Be a Guinea Pig. Vegas is home to several preview studios, where you're asked to watch and offer feedback on TV shows. Some studios offer a small cash stipend for your time; for others you'll have to be satisfied with free refreshments, coupons, and the thanks of a grateful nation. We like CBS Television City research center (3799 S. Las Vegas Blvd., South Strip 702/891-5752 Daily 10-8) at the MGM Grand. No kids under 10.

Cruise the Strip. You haven't done Vegas until you've been caught—either intentionally or unwittingly—in the slow-mo weekend-night crawl of traffic down the Strip. You can handle the experience like a been-there local, or you can play the delighted tourist: relaxed, windows down, ready to engage in silly banter with the carload of players in the convertible one lane over. We suggest the latter, at least once. Just be mindful of all the pedestrians, who can crowd the crosswalks like belligerent cattle and are just as dazed as you are by the cacophony.

Step Back in Time.
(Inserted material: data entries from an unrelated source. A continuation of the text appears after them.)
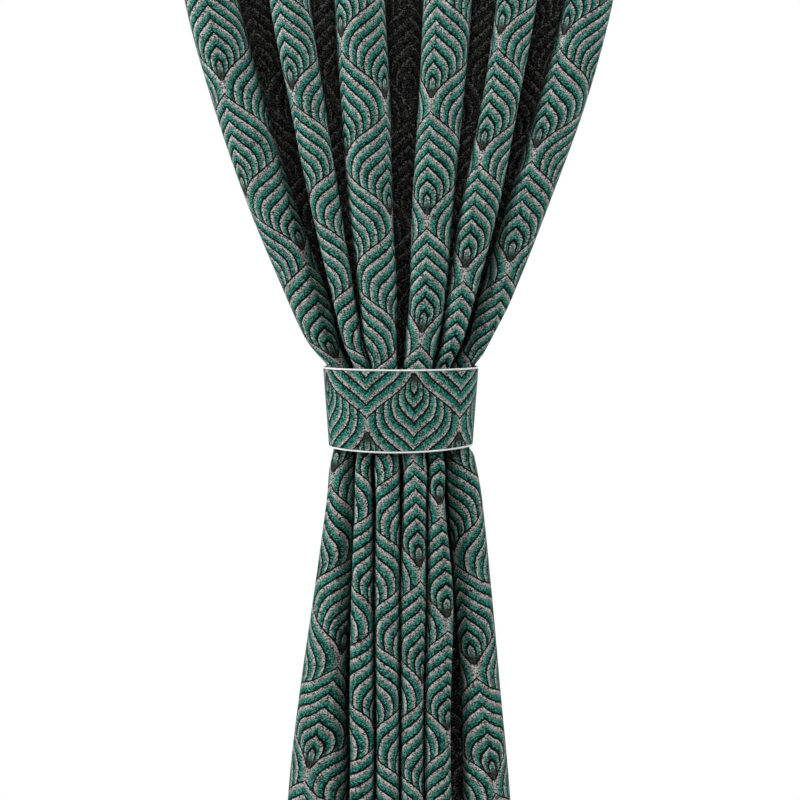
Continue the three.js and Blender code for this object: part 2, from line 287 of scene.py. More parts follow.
def hanging_panel():
    """The cloth's middle surface and its flat place: rows by columns, in millimetres."""
    levels = np.linspace(0, PANEL_DROP, PANEL_DROP // LEVEL_STEP + 1)
    across = np.linspace(0, PANEL_WIDTH, PANEL_WIDTH // CLOTH_STEP + 1)
    halves = half_folds(levels)
    x, y = cloth_points(halves, np.tile(across, (len(levels), 1)))
    steps = np.sqrt(np.diff(x, axis=0)**2 + np.diff(y, axis=0)**2 + np.diff(levels)[:, None]**2)
    down = np.vstack([np.zeros(len(across)), np.cumsum(steps, axis=0)])
    lengths = column_lengths(halves)
    x, y = cloth_points(halves, lengths)
    rows = np.linspace(0, PANEL_DROP, PANEL_ROWS + 1)
    columns = []
    for c in range(lengths.shape[1]):
        own_down = np.array([np.interp(lengths[i, c], across, down[i]) for i in range(len(levels))])
        level = np.interp(rows, own_down, levels)
        own = [np.interp(level, levels, values[:, c]) for values in (x, y, lengths)]
        columns.append(np.stack([own[0], own[1], -level, own[2], rows], axis=1))
    made = np.stack(columns, axis=1)
    return made[:, :, :3], made[:, :, 3:]


def column_depths():
    """How deep in a valley each column lies, for the painted valley shade: 0 round the crests, up to 1 at
    the bottom.
    """
    steps = np.arange(FRONT_STEPS + WALL_STEPS + BACK_STEPS + 1)
    inward = np.clip((steps - FRONT_STEPS + 1) / (WALL_STEPS + BACK_STEPS - 2), 0, 1)
    margin = np.zeros(FRONT_STEPS + WALL_STEPS + 1)
    fold = np.concatenate([inward[1:], inward[-2::-1]])
    return np.concatenate([margin, np.tile(fold, len(FOLD_CLOTH)), margin[1:]])


def hem_distances(flat):
    """How far each point lies inside the nearest hem's stitches; less than 0 in a hem."""
    across, down = flat[..., 0], flat[..., 1]
    return np.minimum.reduce([across - across.min() - SIDE_HEM, across.max() - across - SIDE_HEM,
                              down - TOP_HEM, down.max() - down - BOTTOM_HEM])


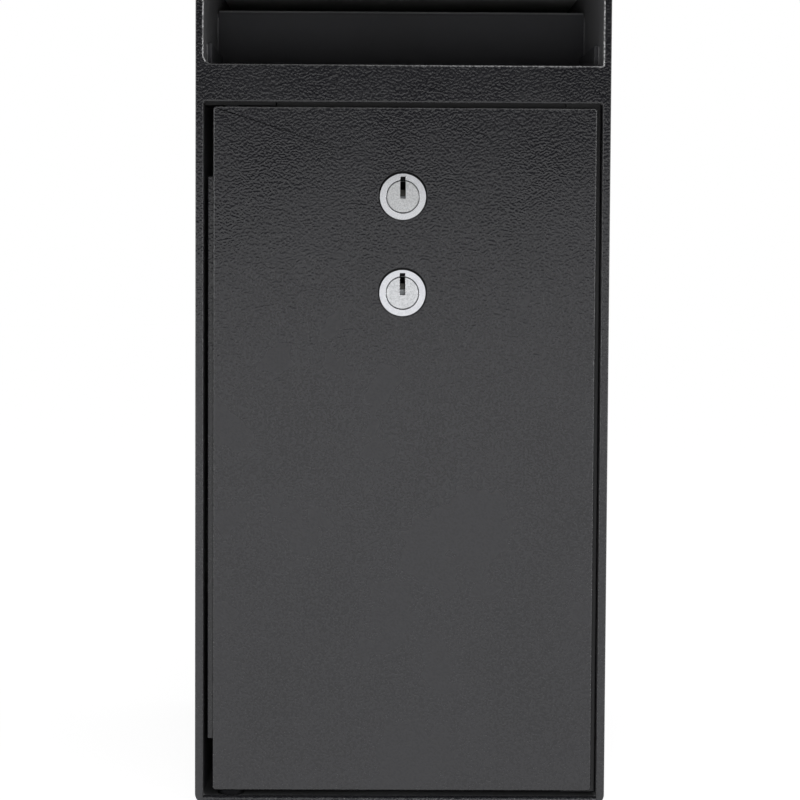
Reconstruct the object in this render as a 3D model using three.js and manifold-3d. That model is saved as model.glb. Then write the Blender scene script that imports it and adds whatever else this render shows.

Don't miss out on the opportunity to explore bits and pieces of bygone days that are there if you look hard enough. Drop by The Mob Museum (300 Stewart Ave., Downtown www.lasvegasnevada.gov), which examines the city's ties to the mafia, and resides in the formal federal courthouse and U.S. Post Office.Also check out hacienda-style El Portal Theatre built in 1928 and the Mission-style 5th Street and Westside schools. Beyond Downtown, Vegas is full of well-preserved examples of fine architecture, mid century—we like the Morelli House—and modern, like the Frank Gehry–designed Cleveland Center. Wander through the older hotels on the Strip and Downtown that will, eventually and inevitably, be torn down to make way for new construction. You'll be able to say you were there.